=== Data shown ===

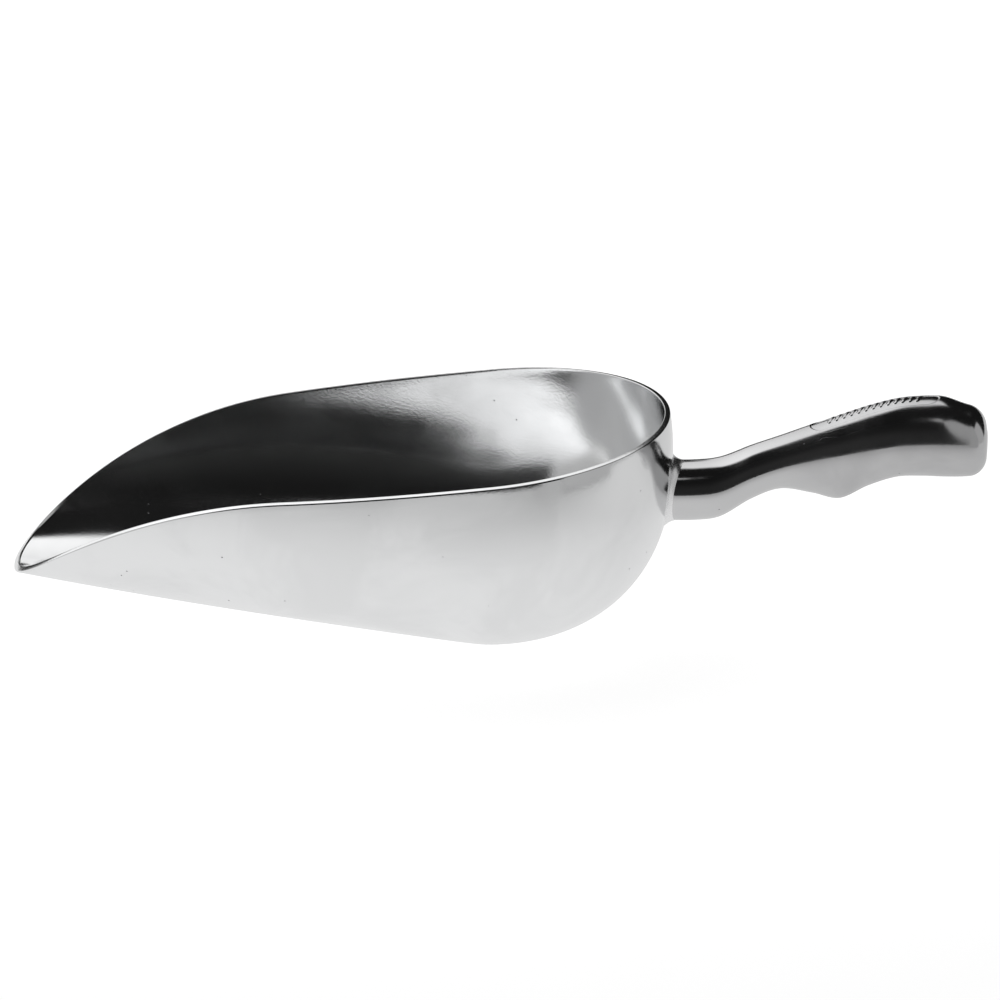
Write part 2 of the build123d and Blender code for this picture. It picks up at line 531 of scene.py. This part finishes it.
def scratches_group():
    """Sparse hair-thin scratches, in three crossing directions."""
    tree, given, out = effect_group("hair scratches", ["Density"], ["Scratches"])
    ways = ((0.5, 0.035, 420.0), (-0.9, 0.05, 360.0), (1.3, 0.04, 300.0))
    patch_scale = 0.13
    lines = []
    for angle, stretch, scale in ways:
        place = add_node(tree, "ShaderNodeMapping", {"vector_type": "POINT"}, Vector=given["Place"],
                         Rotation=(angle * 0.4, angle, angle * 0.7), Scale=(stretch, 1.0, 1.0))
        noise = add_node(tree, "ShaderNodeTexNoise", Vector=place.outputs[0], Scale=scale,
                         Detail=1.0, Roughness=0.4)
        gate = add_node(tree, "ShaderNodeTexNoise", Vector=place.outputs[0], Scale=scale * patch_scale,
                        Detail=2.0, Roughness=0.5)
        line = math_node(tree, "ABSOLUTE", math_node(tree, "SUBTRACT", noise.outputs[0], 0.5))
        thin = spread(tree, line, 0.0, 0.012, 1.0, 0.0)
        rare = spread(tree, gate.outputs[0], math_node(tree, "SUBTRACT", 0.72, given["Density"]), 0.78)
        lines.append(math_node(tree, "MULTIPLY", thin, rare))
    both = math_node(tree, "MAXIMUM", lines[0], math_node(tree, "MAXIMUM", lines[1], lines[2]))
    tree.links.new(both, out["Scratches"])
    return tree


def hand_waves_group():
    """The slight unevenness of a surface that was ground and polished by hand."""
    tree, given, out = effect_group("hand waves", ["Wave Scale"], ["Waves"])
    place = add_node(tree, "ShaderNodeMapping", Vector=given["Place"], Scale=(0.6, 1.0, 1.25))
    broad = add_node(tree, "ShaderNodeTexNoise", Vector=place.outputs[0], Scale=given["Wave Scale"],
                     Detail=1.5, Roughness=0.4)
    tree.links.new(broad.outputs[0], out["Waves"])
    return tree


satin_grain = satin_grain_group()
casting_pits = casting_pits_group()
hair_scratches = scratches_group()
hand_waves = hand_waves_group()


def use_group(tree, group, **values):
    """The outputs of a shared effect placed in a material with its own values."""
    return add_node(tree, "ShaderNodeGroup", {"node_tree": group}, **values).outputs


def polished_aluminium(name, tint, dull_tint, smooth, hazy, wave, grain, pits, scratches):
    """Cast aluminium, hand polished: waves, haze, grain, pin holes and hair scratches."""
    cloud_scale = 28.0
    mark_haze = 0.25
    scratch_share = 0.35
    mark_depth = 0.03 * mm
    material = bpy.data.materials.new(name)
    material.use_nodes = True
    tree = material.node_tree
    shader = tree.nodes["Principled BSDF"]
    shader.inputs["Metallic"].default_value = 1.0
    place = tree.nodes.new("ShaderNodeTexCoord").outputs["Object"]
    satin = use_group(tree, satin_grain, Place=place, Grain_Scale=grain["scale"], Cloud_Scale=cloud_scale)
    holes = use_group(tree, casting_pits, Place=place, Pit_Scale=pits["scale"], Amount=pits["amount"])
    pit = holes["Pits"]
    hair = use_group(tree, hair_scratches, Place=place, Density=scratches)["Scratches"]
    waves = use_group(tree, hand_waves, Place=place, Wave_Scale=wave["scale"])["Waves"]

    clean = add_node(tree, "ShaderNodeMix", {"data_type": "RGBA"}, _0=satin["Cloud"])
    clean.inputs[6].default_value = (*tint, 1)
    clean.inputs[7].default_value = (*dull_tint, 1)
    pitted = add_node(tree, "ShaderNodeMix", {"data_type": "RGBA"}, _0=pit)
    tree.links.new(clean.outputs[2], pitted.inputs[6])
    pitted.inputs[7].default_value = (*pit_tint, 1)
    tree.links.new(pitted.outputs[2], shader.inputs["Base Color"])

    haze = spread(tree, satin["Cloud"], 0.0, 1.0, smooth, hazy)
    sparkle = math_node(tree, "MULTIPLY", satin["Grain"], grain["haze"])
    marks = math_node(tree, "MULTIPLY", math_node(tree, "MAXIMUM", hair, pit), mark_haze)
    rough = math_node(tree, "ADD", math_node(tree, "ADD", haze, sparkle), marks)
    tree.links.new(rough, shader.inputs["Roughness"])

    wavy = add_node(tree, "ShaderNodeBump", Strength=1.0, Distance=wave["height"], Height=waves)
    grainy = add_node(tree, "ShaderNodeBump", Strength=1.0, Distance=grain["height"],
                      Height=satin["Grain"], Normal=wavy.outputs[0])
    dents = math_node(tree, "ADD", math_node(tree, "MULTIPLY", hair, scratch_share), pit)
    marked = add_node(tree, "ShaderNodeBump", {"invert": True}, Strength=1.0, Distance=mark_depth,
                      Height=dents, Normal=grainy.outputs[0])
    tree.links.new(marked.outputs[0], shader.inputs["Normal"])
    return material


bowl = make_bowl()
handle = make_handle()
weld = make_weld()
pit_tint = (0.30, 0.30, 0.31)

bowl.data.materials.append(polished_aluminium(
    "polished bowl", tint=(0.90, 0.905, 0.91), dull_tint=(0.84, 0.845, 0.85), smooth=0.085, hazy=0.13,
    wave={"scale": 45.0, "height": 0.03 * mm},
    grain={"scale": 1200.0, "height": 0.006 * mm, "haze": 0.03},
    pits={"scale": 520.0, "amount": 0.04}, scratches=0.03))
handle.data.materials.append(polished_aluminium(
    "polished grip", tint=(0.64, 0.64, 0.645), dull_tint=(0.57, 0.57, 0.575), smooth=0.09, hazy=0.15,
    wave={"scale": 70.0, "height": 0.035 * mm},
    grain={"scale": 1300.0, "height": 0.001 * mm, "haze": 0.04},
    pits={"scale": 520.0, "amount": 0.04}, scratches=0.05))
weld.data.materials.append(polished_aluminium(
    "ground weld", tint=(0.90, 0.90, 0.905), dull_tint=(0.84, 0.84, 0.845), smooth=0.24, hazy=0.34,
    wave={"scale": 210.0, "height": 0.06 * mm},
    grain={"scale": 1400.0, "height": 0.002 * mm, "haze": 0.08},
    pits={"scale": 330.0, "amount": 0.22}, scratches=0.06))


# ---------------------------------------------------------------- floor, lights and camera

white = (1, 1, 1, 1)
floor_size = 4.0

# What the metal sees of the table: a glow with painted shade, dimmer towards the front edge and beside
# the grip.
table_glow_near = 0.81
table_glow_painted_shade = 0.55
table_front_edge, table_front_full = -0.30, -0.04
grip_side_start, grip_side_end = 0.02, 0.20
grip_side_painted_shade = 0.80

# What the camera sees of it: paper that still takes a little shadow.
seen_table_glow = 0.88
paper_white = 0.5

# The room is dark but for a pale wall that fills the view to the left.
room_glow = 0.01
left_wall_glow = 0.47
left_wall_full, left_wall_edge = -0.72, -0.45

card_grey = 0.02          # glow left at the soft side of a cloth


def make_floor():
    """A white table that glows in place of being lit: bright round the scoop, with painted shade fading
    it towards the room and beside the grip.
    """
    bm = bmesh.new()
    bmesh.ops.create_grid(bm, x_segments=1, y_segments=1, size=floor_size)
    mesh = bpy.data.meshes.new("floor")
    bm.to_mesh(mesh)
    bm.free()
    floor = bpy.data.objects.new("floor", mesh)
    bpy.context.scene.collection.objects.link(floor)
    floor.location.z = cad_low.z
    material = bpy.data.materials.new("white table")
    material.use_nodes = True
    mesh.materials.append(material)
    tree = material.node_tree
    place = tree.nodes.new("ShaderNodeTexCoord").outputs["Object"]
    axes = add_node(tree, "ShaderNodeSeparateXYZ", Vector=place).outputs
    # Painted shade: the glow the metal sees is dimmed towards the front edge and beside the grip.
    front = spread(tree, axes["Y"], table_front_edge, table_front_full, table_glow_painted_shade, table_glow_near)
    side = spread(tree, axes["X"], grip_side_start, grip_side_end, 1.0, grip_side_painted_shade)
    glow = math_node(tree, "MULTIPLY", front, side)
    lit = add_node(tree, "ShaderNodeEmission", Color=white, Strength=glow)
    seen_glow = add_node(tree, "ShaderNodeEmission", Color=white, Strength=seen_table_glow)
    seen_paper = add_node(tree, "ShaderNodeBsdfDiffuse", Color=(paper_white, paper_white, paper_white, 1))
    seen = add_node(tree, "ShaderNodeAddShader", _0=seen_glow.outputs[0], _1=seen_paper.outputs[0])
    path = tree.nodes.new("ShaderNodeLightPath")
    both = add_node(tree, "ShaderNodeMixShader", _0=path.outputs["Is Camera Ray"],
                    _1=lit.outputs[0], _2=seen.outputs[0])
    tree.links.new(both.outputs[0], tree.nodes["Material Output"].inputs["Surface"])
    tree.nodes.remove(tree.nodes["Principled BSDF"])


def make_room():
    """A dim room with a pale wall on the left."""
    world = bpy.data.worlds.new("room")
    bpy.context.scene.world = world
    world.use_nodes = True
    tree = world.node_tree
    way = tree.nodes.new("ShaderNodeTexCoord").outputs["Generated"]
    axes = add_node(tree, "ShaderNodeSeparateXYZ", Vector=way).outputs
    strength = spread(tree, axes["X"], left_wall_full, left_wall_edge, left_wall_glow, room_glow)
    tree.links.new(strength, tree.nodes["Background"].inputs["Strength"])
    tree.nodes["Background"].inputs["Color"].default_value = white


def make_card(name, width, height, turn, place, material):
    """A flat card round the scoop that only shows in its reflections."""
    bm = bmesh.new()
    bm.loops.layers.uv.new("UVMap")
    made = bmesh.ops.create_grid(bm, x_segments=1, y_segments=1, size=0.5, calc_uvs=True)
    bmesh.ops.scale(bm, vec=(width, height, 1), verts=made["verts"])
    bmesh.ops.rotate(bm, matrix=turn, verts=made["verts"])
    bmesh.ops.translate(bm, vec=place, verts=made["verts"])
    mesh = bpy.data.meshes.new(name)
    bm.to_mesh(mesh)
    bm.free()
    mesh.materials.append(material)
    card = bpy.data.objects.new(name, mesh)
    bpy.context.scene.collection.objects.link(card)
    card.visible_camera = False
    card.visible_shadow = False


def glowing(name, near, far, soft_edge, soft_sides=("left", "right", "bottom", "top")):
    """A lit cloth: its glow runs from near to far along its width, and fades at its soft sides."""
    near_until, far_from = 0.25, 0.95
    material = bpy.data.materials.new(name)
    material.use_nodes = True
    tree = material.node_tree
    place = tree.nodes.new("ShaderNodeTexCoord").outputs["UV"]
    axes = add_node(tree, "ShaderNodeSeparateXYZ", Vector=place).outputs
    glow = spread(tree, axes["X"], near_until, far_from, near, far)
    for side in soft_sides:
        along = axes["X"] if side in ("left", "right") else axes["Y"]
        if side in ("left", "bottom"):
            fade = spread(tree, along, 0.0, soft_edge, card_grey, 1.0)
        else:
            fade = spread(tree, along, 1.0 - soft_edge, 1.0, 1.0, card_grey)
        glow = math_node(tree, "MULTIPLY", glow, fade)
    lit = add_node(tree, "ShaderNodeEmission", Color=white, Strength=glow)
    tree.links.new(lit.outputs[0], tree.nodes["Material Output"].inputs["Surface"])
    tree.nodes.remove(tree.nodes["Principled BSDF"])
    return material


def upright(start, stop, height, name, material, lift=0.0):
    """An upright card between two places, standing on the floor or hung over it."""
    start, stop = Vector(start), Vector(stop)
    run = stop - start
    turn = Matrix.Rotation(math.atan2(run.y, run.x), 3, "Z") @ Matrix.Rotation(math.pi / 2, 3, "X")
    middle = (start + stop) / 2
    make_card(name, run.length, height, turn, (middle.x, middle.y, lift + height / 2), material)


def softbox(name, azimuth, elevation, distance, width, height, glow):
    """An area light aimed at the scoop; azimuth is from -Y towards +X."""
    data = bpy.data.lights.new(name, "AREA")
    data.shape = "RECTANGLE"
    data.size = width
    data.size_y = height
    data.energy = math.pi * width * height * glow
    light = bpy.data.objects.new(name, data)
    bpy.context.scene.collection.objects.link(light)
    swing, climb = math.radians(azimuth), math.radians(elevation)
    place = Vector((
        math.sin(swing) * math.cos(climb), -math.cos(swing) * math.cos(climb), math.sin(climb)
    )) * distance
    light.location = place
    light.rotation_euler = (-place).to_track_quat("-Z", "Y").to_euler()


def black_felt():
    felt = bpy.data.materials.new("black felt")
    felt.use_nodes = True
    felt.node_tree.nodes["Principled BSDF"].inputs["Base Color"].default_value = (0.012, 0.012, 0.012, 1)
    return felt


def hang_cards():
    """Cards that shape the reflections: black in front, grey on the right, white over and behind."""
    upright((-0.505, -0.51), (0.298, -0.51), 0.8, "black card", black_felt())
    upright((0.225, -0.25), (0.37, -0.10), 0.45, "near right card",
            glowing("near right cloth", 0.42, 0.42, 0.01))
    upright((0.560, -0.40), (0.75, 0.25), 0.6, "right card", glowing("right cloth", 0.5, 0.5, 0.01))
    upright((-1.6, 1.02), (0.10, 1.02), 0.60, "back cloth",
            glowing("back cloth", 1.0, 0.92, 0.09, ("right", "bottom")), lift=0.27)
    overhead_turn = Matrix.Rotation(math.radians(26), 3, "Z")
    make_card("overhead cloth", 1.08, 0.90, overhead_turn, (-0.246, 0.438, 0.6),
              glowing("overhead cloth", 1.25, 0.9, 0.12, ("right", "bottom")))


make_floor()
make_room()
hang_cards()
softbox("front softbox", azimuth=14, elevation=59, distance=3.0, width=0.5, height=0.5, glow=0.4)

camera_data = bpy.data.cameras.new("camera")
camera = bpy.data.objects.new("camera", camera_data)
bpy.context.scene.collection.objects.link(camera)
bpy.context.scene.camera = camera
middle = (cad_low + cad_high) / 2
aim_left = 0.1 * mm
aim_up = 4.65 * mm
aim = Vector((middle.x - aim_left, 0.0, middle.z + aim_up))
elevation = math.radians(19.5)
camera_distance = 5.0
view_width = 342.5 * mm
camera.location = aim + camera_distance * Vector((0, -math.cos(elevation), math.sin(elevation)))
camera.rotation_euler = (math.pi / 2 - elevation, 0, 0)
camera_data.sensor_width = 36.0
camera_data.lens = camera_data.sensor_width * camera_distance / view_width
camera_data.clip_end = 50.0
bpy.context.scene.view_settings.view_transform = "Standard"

===

Word for word, quote the lines of the material from the first line through the line with "hand_waves = hand_waves_group()", both ends included.

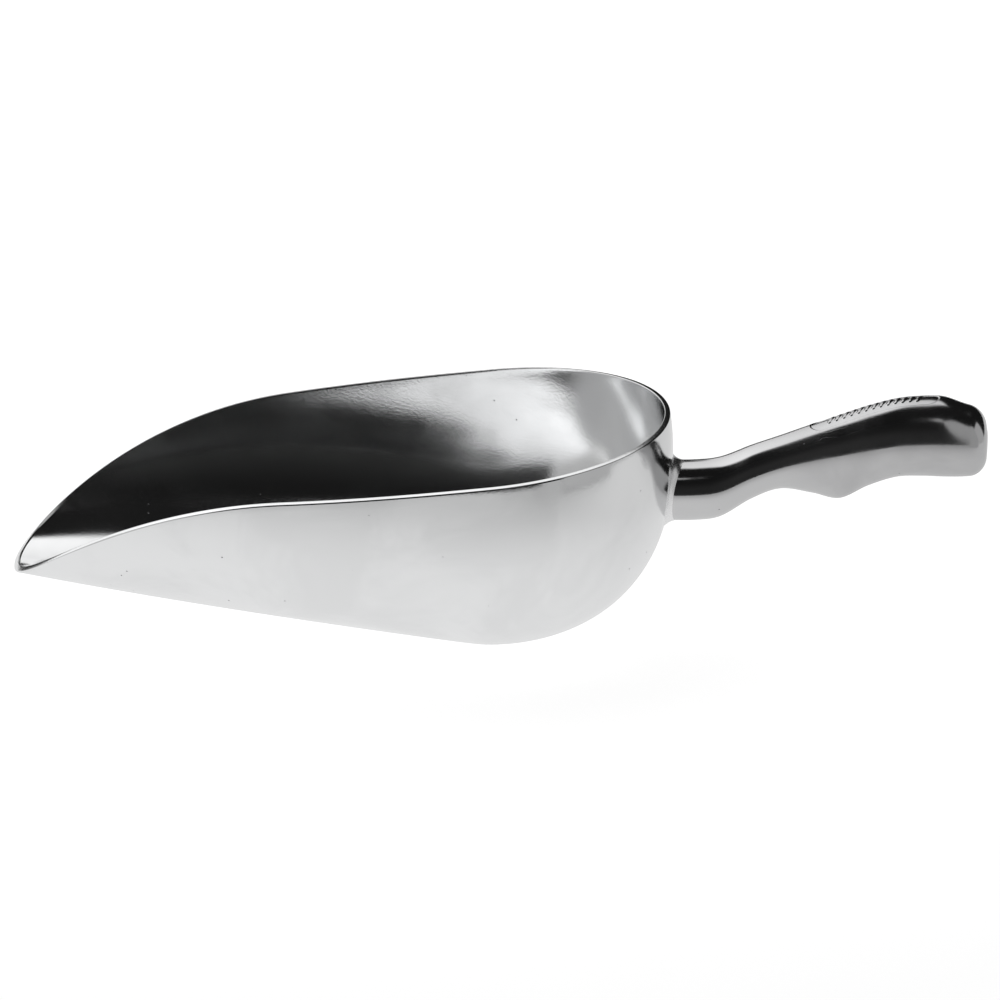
Write part 2 of the build123d and Blender code for this picture. It picks up at line 531 of scene.py. This part finishes it.
def scratches_group():
    """Sparse hair-thin scratches, in three crossing directions."""
    tree, given, out = effect_group("hair scratches", ["Density"], ["Scratches"])
    ways = ((0.5, 0.035, 420.0), (-0.9, 0.05, 360.0), (1.3, 0.04, 300.0))
    patch_scale = 0.13
    lines = []
    for angle, stretch, scale in ways:
        place = add_node(tree, "ShaderNodeMapping", {"vector_type": "POINT"}, Vector=given["Place"],
                         Rotation=(angle * 0.4, angle, angle * 0.7), Scale=(stretch, 1.0, 1.0))
        noise = add_node(tree, "ShaderNodeTexNoise", Vector=place.outputs[0], Scale=scale,
                         Detail=1.0, Roughness=0.4)
        gate = add_node(tree, "ShaderNodeTexNoise", Vector=place.outputs[0], Scale=scale * patch_scale,
                        Detail=2.0, Roughness=0.5)
        line = math_node(tree, "ABSOLUTE", math_node(tree, "SUBTRACT", noise.outputs[0], 0.5))
        thin = spread(tree, line, 0.0, 0.012, 1.0, 0.0)
        rare = spread(tree, gate.outputs[0], math_node(tree, "SUBTRACT", 0.72, given["Density"]), 0.78)
        lines.append(math_node(tree, "MULTIPLY", thin, rare))
    both = math_node(tree, "MAXIMUM", lines[0], math_node(tree, "MAXIMUM", lines[1], lines[2]))
    tree.links.new(both, out["Scratches"])
    return tree


def hand_waves_group():
    """The slight unevenness of a surface that was ground and polished by hand."""
    tree, given, out = effect_group("hand waves", ["Wave Scale"], ["Waves"])
    place = add_node(tree, "ShaderNodeMapping", Vector=given["Place"], Scale=(0.6, 1.0, 1.25))
    broad = add_node(tree, "ShaderNodeTexNoise", Vector=place.outputs[0], Scale=given["Wave Scale"],
                     Detail=1.5, Roughness=0.4)
    tree.links.new(broad.outputs[0], out["Waves"])
    return tree


satin_grain = satin_grain_group()
casting_pits = casting_pits_group()
hair_scratches = scratches_group()
hand_waves = hand_waves_group()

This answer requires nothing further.